TODOS OS DIAS SÃO DIAS DE ABRIL

  Qualquer celebração tem o seu lado ritual. A do 25 de Abril, para mim como para milhares de pessoas, implica descer a Avenida da Liberdade, em Lisboa, do Marquês de Pombal até ao Rossio, e cantar a “Grândola, Vila Morena”. Já houve anos em que falhei o ritual e senti a falha como devem sentir as pessoas que falham a noite de Natal. Se o ritual for a única coisa que mantém viva a celebração, pouco nos resta. É por isso que posso falhar o ritual, quando o trabalho obriga, mas não falho a  importância fundadora e estruturante que o 25 de Abril tem para mim. Todo o ano, todos os anos. 

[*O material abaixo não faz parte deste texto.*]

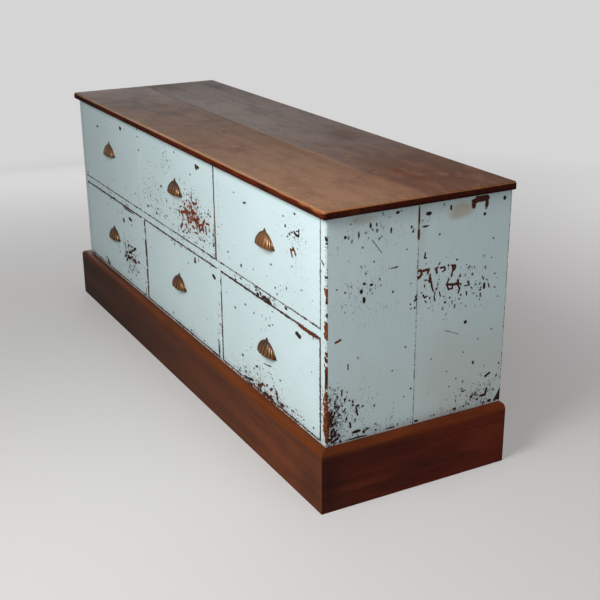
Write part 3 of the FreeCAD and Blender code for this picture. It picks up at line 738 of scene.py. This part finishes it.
def polished_mahogany(name, axis, start, end, start_colour, end_colour):
    """Dark mahogany whose colour goes from one place along an axis to another."""
    material, tree, shader, coordinates = new_material(name)
    along = add(tree, "Mapping", {"Vector": coordinates, "Scale": (0.08, 0.08, 1)}).outputs[0]
    pores, flames = [
        add(tree, "TexNoise", {"Vector": along, "Scale": 1 / size, "Detail": 3.0,
                               "Distortion": bend}).outputs[0]
        for size, bend in ((2 * mm, 0.0), (26 * mm, 1.2))]
    place = add(tree, "SeparateXYZ", {0: coordinates}).outputs[axis]
    share = add(tree, "MapRange", {"Value": place, "From Min": start, "From Max": end}).outputs[0]
    colour = add(tree, "Mix", {0: share, 6: linear(start_colour), 7: linear(end_colour)},
                 data_type="RGBA").outputs[2]
    flame, deep, pore = [
        add(tree, "MapRange", {"Value": pattern, "From Min": low, "From Max": high,
                               "To Max": most}).outputs[0]
        for pattern, low, high, most in (
            (flames, 0.48, 0.72, 0.35), (flames, 0.5, 0.3, 0.5), (pores, 0.5, 0.75, 0.4))]
    marks = [add(tree, "Attribute", attribute_name=mark).outputs["Fac"]
             for mark in ("glow", "shade", "crest_highlight")]
    glow, shade, crest_highlight = [
        add(tree, "Math", {0: mark, 1: flames}, operation="MULTIPLY").outputs[0] for mark in marks]
    for share, tone in ((flame, "#6C3018"), (deep, "#200A06"), (glow, "#7E3A1E"),
                        (shade, "#180806"), (pore, "#240D09"), (crest_highlight, "#6E3614")):
        colour = add(tree, "Mix", {0: share, 6: colour, 7: linear(tone)}, data_type="RGBA").outputs[2]
    tree.links.new(colour, shader.inputs["Base Color"])
    shader.inputs["Roughness"].default_value = 0.48
    shader.inputs["Specular IOR Level"].default_value = 0.08
    bump = add(tree, "Bump", {"Height": pores, "Strength": 0.3, "Distance": 0.15 * mm}).outputs[0]
    tree.links.new(bump, shader.inputs["Normal"])
    return material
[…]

  Numa das peças musicais que mais vezes terei ouvido, José Mário Branco ironiza: «saímos à rua de cravo na mão, sem dar conta de que saímos à rua de cravo na mão a horas certas, n'é filho?» Lembro-me sempre destes versos do FMI quando chego de metro ao Marquês, pronta para o desfile. O problema não está em sair à rua de cravo na mão naquele dia, mas na desconfiança, demasiadas vezes feita certeza, de que só nos permitimos cumprir Abril assim, em modo ritual, uma vez por ano e nos limites da avenida. A luta, então, será o gesto de contrariar a singularidade desse dia, porque o que nele se guarda tem de valer o ano inteiro. Será por isso que o mais comovente da descida da avenida não são as chaimites restauradas ou os discursos, mas as trocas de abraços e olhares, o encontro com pessoas que caminham lado a lado, com quem já caminhei noutros lugares, noutros tempos, e com quem sei que conto ainda hoje, sobretudo hoje, quando a democracia conquistada há 50 anos se vê ameaçada. Não é exagero, isto da ameaça, e sei que contamos uns com os outros para a contrariar. 

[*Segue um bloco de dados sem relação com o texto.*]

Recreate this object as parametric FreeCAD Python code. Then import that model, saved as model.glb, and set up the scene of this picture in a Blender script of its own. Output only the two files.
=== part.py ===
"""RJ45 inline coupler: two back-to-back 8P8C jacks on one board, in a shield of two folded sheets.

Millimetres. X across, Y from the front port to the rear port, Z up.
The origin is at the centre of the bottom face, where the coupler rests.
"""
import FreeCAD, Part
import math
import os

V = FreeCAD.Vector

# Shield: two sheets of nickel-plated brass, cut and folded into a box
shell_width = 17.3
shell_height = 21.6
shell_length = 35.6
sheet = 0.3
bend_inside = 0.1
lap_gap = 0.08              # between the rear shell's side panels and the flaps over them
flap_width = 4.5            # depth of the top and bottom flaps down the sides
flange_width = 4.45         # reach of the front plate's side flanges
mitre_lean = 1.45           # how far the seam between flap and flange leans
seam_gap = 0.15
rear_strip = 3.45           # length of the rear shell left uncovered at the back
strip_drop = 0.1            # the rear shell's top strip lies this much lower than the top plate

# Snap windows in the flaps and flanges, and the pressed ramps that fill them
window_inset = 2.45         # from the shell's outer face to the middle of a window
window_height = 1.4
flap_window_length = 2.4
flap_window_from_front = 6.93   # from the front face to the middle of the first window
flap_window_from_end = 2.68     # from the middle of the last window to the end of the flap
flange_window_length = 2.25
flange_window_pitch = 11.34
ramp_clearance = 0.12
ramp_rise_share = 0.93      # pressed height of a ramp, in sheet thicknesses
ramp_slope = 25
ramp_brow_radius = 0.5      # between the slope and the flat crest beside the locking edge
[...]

 O 25 de Abril não está fechado na Avenida da Liberdade. Não tendo vivido esse dia primeiro, o de 1974, tenho tido a sorte de o viver de muitas maneiras e em muitos lugares – na escola e na faculdade onde estudei, nas associações em que participei, nas conversas e planos e sonhos partilhados à mesa ou na rua. Um desses lugares é Tondela, e a ACERT no seu âmago. Nessa casa a que hoje também chamo minha, Abril não é uma efeméride, é uma prática quotidiana: a aprendizagem em conjunto, a criação que nasce do questionamento e a vontade de construir coisas – máquinas de cena ou pontes em trânsito para os mais recônditos lugares – são uma caminhada colectiva cujos passos não precisam de se fazer na avenida lisboeta. Fazem-se aqui também, com a mesma dedicação no ritmo, os mesmos encontros e reconhecimentos, mas todos os dias. E sem hora certa.